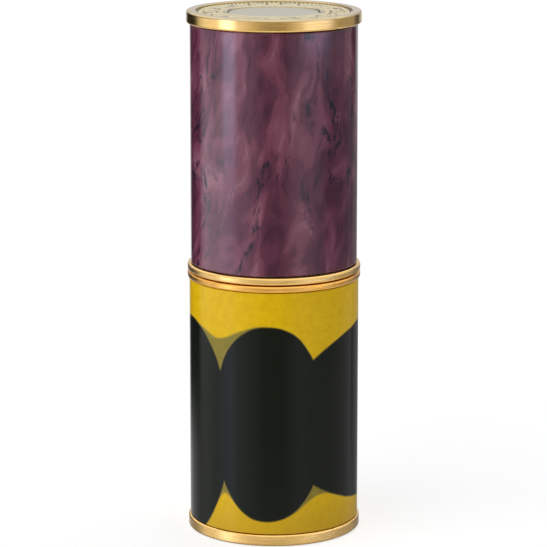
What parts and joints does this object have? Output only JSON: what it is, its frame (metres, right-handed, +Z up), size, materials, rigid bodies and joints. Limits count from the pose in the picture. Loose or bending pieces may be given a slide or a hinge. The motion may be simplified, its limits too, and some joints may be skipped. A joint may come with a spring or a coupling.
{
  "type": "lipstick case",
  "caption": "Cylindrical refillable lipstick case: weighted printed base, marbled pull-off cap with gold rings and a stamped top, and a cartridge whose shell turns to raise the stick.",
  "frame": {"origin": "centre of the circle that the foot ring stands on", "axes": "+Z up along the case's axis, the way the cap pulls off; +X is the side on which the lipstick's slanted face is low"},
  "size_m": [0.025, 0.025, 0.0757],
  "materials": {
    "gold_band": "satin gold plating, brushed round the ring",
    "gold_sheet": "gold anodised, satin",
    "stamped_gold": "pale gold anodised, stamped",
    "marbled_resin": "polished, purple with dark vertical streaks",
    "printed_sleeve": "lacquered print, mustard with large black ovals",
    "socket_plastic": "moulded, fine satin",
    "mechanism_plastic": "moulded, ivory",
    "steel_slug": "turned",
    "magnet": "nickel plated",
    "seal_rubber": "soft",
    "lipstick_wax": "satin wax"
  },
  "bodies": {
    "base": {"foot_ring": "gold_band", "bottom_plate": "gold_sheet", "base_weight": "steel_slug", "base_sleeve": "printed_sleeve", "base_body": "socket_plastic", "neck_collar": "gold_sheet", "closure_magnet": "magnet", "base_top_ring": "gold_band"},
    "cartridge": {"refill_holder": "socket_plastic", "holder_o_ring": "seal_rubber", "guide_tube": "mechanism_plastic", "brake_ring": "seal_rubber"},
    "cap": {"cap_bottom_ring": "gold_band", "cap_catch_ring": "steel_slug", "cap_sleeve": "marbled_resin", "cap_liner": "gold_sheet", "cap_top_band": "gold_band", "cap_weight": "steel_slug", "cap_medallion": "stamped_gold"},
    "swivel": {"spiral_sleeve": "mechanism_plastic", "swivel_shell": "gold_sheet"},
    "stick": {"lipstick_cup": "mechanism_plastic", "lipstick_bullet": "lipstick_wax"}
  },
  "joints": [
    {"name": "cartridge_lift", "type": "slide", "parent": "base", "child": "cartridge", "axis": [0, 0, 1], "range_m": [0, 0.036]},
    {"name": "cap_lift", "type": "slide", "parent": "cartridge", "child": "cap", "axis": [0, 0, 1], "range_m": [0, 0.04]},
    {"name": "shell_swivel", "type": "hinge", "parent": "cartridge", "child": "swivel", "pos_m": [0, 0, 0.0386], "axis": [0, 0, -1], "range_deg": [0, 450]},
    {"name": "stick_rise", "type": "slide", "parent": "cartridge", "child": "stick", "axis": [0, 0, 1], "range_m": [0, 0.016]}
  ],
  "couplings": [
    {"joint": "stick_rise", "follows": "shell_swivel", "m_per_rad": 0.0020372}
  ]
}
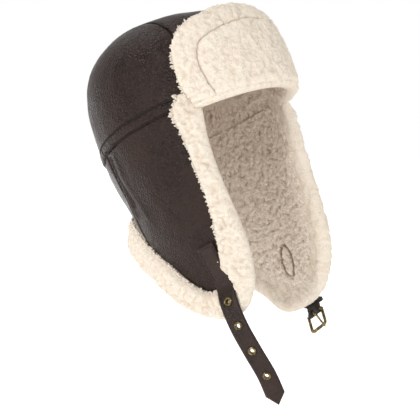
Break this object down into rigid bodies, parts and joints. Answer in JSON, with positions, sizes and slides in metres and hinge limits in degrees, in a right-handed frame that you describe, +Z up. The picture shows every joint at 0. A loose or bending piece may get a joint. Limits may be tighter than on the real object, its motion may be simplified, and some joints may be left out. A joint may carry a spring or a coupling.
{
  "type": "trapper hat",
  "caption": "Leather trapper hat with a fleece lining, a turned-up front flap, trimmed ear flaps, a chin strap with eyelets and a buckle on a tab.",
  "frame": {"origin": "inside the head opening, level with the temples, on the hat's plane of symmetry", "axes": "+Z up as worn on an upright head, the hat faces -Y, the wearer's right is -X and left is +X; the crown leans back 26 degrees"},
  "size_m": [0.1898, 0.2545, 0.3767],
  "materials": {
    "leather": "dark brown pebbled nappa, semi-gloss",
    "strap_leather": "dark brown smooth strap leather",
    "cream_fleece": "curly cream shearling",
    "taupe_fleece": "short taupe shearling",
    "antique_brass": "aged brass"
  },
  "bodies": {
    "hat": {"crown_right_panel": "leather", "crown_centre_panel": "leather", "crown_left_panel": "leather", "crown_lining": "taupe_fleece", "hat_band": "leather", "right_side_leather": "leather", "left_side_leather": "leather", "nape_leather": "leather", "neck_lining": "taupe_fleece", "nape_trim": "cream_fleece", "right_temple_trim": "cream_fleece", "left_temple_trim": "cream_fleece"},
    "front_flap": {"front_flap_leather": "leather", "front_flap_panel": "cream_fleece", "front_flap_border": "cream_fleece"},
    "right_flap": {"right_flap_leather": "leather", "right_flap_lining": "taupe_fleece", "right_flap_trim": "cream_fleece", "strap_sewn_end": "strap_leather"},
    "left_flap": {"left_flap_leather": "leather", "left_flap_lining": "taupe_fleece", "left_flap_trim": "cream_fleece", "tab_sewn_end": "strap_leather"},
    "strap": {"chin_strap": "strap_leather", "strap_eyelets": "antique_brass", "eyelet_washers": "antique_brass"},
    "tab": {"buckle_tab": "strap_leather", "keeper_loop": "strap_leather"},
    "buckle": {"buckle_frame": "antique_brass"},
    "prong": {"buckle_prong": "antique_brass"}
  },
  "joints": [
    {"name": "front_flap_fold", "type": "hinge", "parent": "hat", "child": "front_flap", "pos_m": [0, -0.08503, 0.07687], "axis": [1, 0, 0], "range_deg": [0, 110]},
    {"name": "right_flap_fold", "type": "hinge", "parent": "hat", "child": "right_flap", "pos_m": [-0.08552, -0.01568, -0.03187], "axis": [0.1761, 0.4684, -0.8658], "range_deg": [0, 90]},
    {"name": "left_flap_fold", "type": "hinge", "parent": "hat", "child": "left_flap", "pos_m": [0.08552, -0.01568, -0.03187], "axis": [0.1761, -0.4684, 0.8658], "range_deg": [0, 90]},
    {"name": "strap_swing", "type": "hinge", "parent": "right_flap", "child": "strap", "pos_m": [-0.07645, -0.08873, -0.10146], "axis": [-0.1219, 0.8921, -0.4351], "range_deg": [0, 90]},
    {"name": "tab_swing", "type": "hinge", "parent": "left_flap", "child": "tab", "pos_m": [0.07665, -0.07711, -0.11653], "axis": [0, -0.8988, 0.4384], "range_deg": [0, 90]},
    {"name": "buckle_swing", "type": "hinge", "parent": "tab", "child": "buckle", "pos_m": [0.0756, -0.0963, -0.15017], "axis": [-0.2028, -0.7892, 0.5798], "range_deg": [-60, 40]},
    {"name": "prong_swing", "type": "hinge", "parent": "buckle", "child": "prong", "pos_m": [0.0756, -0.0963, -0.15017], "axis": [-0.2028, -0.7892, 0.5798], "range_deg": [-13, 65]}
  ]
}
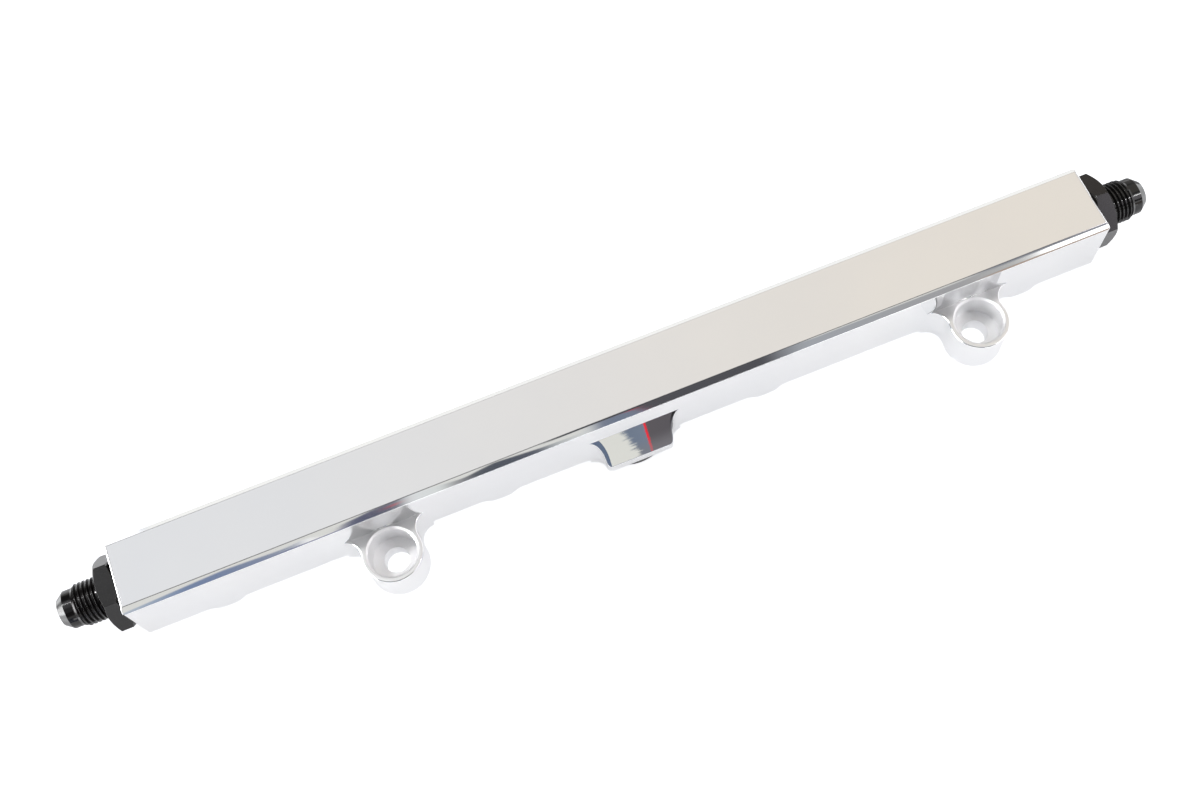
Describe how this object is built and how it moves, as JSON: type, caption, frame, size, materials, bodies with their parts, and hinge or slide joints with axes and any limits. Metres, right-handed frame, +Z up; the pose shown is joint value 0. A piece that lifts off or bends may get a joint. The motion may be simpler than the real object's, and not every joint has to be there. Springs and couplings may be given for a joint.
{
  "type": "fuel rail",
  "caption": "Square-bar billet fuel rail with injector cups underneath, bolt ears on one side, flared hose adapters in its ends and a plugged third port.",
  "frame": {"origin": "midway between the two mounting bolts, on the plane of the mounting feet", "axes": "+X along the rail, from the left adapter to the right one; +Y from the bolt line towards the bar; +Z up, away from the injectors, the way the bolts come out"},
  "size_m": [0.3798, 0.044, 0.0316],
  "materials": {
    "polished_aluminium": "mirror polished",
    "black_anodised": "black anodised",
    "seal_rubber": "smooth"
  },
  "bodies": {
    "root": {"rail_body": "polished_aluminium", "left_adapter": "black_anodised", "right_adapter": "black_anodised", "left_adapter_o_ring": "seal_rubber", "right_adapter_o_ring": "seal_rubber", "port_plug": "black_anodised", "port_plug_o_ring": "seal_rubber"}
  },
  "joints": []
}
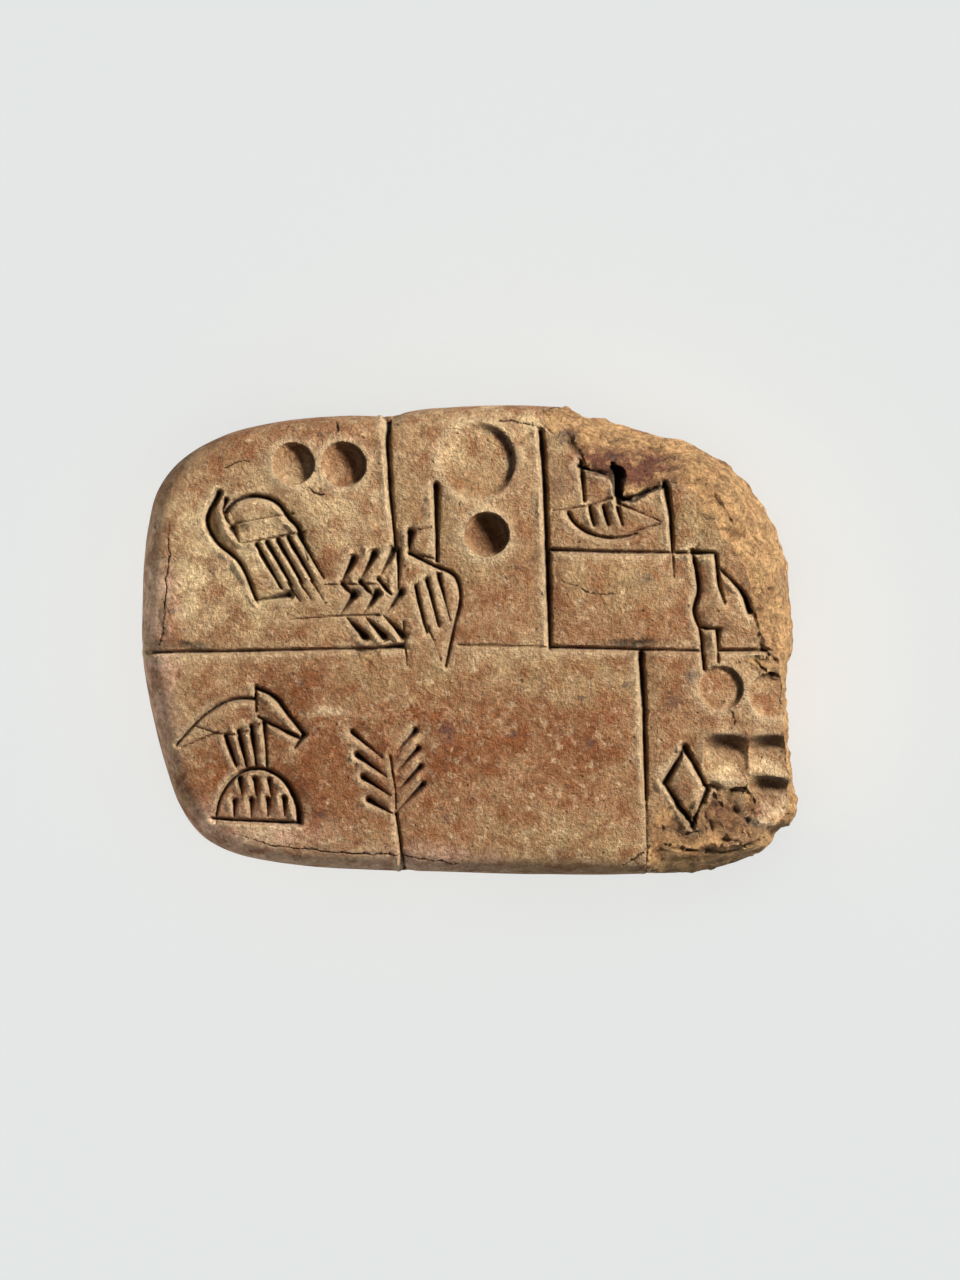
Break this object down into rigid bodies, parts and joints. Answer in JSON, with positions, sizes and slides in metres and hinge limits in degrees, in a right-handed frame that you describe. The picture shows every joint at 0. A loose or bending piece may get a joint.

__Directions for this task__
Give all the entries again exactly; leave none out.

__Right answer__
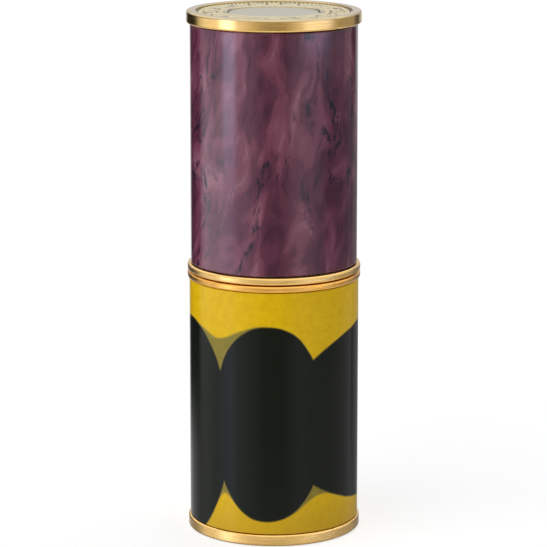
What parts and joints does this object have? Output only JSON: what it is, its frame (metres, right-handed, +Z up), size, materials, rigid bodies and joints. Limits count from the pose in the picture. Loose or bending pieces may be given a slide or a hinge. The motion may be simplified, its limits too, and some joints may be skipped. A joint may come with a spring or a coupling.
{
  "type": "lipstick case",
  "caption": "Cylindrical refillable lipstick case: weighted printed base, marbled pull-off cap with gold rings and a stamped top, and a cartridge whose shell turns to raise the stick.",
  "frame": {"origin": "centre of the circle that the foot ring stands on", "axes": "+Z up along the case's axis, the way the cap pulls off; +X is the side on which the lipstick's slanted face is low"},
  "size_m": [0.025, 0.025, 0.0757],
  "materials": {
    "gold_band": "satin gold plating, brushed round the ring",
    "gold_sheet": "gold anodised, satin",
    "stamped_gold": "pale gold anodised, stamped",
    "marbled_resin": "polished, purple with dark vertical streaks",
    "printed_sleeve": "lacquered print, mustard with large black ovals",
    "socket_plastic": "moulded, fine satin",
    "mechanism_plastic": "moulded, ivory",
    "steel_slug": "turned",
    "magnet": "nickel plated",
    "seal_rubber": "soft",
    "lipstick_wax": "satin wax"
  },
  "bodies": {
    "base": {"foot_ring": "gold_band", "bottom_plate": "gold_sheet", "base_weight": "steel_slug", "base_sleeve": "printed_sleeve", "base_body": "socket_plastic", "neck_collar": "gold_sheet", "closure_magnet": "magnet", "base_top_ring": "gold_band"},
    "cartridge": {"refill_holder": "socket_plastic", "holder_o_ring": "seal_rubber", "guide_tube": "mechanism_plastic", "brake_ring": "seal_rubber"},
    "cap": {"cap_bottom_ring": "gold_band", "cap_catch_ring": "steel_slug", "cap_sleeve": "marbled_resin", "cap_liner": "gold_sheet", "cap_top_band": "gold_band", "cap_weight": "steel_slug", "cap_medallion": "stamped_gold"},
    "swivel": {"spiral_sleeve": "mechanism_plastic", "swivel_shell": "gold_sheet"},
    "stick": {"lipstick_cup": "mechanism_plastic", "lipstick_bullet": "lipstick_wax"}
  },
  "joints": [
    {"name": "cartridge_lift", "type": "slide", "parent": "base", "child": "cartridge", "axis": [0, 0, 1], "range_m": [0, 0.036]},
    {"name": "cap_lift", "type": "slide", "parent": "cartridge", "child": "cap", "axis": [0, 0, 1], "range_m": [0, 0.04]},
    {"name": "shell_swivel", "type": "hinge", "parent": "cartridge", "child": "swivel", "pos_m": [0, 0, 0.0386], "axis": [0, 0, -1], "range_deg": [0, 450]},
    {"name": "stick_rise", "type": "slide", "parent": "cartridge", "child": "stick", "axis": [0, 0, 1], "range_m": [0, 0.016]}
  ],
  "couplings": [
    {"joint": "stick_rise", "follows": "shell_swivel", "m_per_rad": 0.0020372}
  ]
}
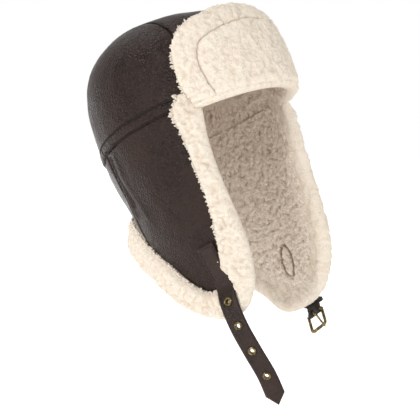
Break this object down into rigid bodies, parts and joints. Answer in JSON, with positions, sizes and slides in metres and hinge limits in degrees, in a right-handed frame that you describe, +Z up. The picture shows every joint at 0. A loose or bending piece may get a joint. Limits may be tighter than on the real object, its motion may be simplified, and some joints may be left out. A joint may carry a spring or a coupling.
{
  "type": "trapper hat",
  "caption": "Leather trapper hat with a fleece lining, a turned-up front flap, trimmed ear flaps, a chin strap with eyelets and a buckle on a tab.",
  "frame": {"origin": "inside the head opening, level with the temples, on the hat's plane of symmetry", "axes": "+Z up as worn on an upright head, the hat faces -Y, the wearer's right is -X and left is +X; the crown leans back 26 degrees"},
  "size_m": [0.1898, 0.2545, 0.3767],
  "materials": {
    "leather": "dark brown pebbled nappa, semi-gloss",
    "strap_leather": "dark brown smooth strap leather",
    "cream_fleece": "curly cream shearling",
    "taupe_fleece": "short taupe shearling",
    "antique_brass": "aged brass"
  },
  "bodies": {
    "hat": {"crown_right_panel": "leather", "crown_centre_panel": "leather", "crown_left_panel": "leather", "crown_lining": "taupe_fleece", "hat_band": "leather", "right_side_leather": "leather", "left_side_leather": "leather", "nape_leather": "leather", "neck_lining": "taupe_fleece", "nape_trim": "cream_fleece", "right_temple_trim": "cream_fleece", "left_temple_trim": "cream_fleece"},
    "front_flap": {"front_flap_leather": "leather", "front_flap_panel": "cream_fleece", "front_flap_border": "cream_fleece"},
    "right_flap": {"right_flap_leather": "leather", "right_flap_lining": "taupe_fleece", "right_flap_trim": "cream_fleece", "strap_sewn_end": "strap_leather"},
    "left_flap": {"left_flap_leather": "leather", "left_flap_lining": "taupe_fleece", "left_flap_trim": "cream_fleece", "tab_sewn_end": "strap_leather"},
    "strap": {"chin_strap": "strap_leather", "strap_eyelets": "antique_brass", "eyelet_washers": "antique_brass"},
    "tab": {"buckle_tab": "strap_leather", "keeper_loop": "strap_leather"},
    "buckle": {"buckle_frame": "antique_brass"},
    "prong": {"buckle_prong": "antique_brass"}
  },
  "joints": [
    {"name": "front_flap_fold", "type": "hinge", "parent": "hat", "child": "front_flap", "pos_m": [0, -0.08503, 0.07687], "axis": [1, 0, 0], "range_deg": [0, 110]},
    {"name": "right_flap_fold", "type": "hinge", "parent": "hat", "child": "right_flap", "pos_m": [-0.08552, -0.01568, -0.03187], "axis": [0.1761, 0.4684, -0.8658], "range_deg": [0, 90]},
    {"name": "left_flap_fold", "type": "hinge", "parent": "hat", "child": "left_flap", "pos_m": [0.08552, -0.01568, -0.03187], "axis": [0.1761, -0.4684, 0.8658], "range_deg": [0, 90]},
    {"name": "strap_swing", "type": "hinge", "parent": "right_flap", "child": "strap", "pos_m": [-0.07645, -0.08873, -0.10146], "axis": [-0.1219, 0.8921, -0.4351], "range_deg": [0, 90]},
    {"name": "tab_swing", "type": "hinge", "parent": "left_flap", "child": "tab", "pos_m": [0.07665, -0.07711, -0.11653], "axis": [0, -0.8988, 0.4384], "range_deg": [0, 90]},
    {"name": "buckle_swing", "type": "hinge", "parent": "tab", "child": "buckle", "pos_m": [0.0756, -0.0963, -0.15017], "axis": [-0.2028, -0.7892, 0.5798], "range_deg": [-60, 40]},
    {"name": "prong_swing", "type": "hinge", "parent": "buckle", "child": "prong", "pos_m": [0.0756, -0.0963, -0.15017], "axis": [-0.2028, -0.7892, 0.5798], "range_deg": [-13, 65]}
  ]
}
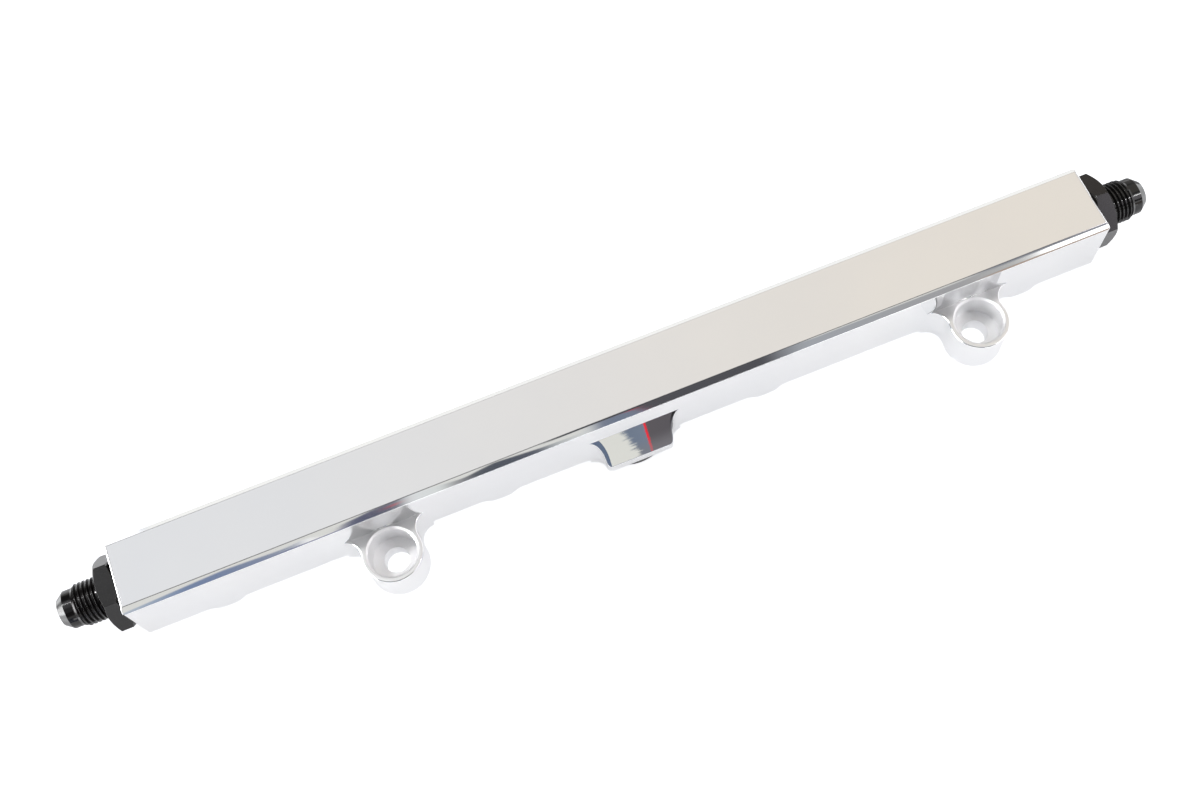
Describe how this object is built and how it moves, as JSON: type, caption, frame, size, materials, bodies with their parts, and hinge or slide joints with axes and any limits. Metres, right-handed frame, +Z up; the pose shown is joint value 0. A piece that lifts off or bends may get a joint. The motion may be simpler than the real object's, and not every joint has to be there. Springs and couplings may be given for a joint.
{
  "type": "fuel rail",
  "caption": "Square-bar billet fuel rail with injector cups underneath, bolt ears on one side, flared hose adapters in its ends and a plugged third port.",
  "frame": {"origin": "midway between the two mounting bolts, on the plane of the mounting feet", "axes": "+X along the rail, from the left adapter to the right one; +Y from the bolt line towards the bar; +Z up, away from the injectors, the way the bolts come out"},
  "size_m": [0.3798, 0.044, 0.0316],
  "materials": {
    "polished_aluminium": "mirror polished",
    "black_anodised": "black anodised",
    "seal_rubber": "smooth"
  },
  "bodies": {
    "root": {"rail_body": "polished_aluminium", "left_adapter": "black_anodised", "right_adapter": "black_anodised", "left_adapter_o_ring": "seal_rubber", "right_adapter_o_ring": "seal_rubber", "port_plug": "black_anodised", "port_plug_o_ring": "seal_rubber"}
  },
  "joints": []
}
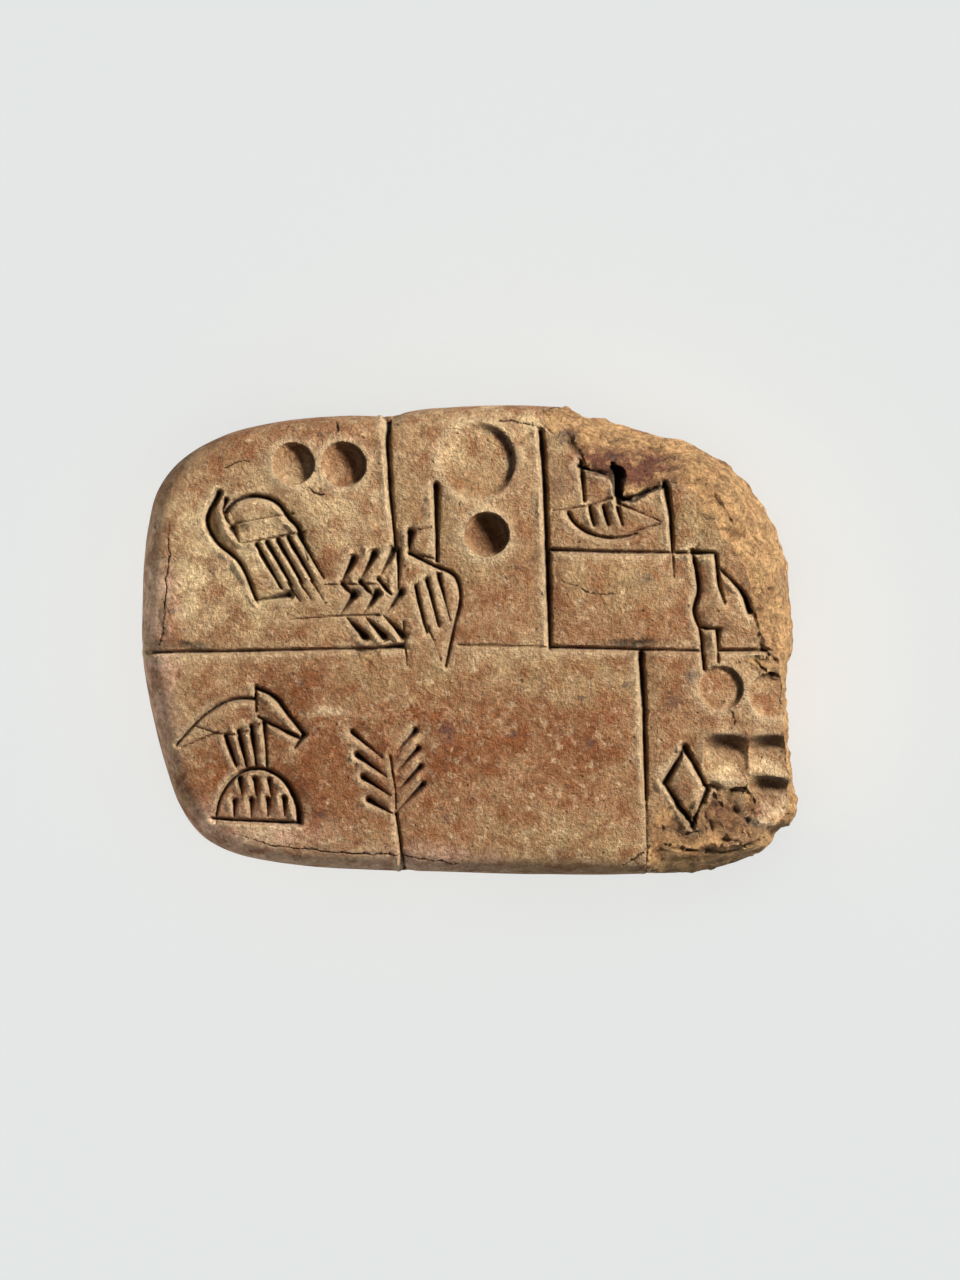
Break this object down into rigid bodies, parts and joints. Answer in JSON, with positions, sizes and slides in metres and hinge limits in degrees, in a right-handed frame that you describe. The picture shows every joint at 0. A loose or bending piece may get a joint.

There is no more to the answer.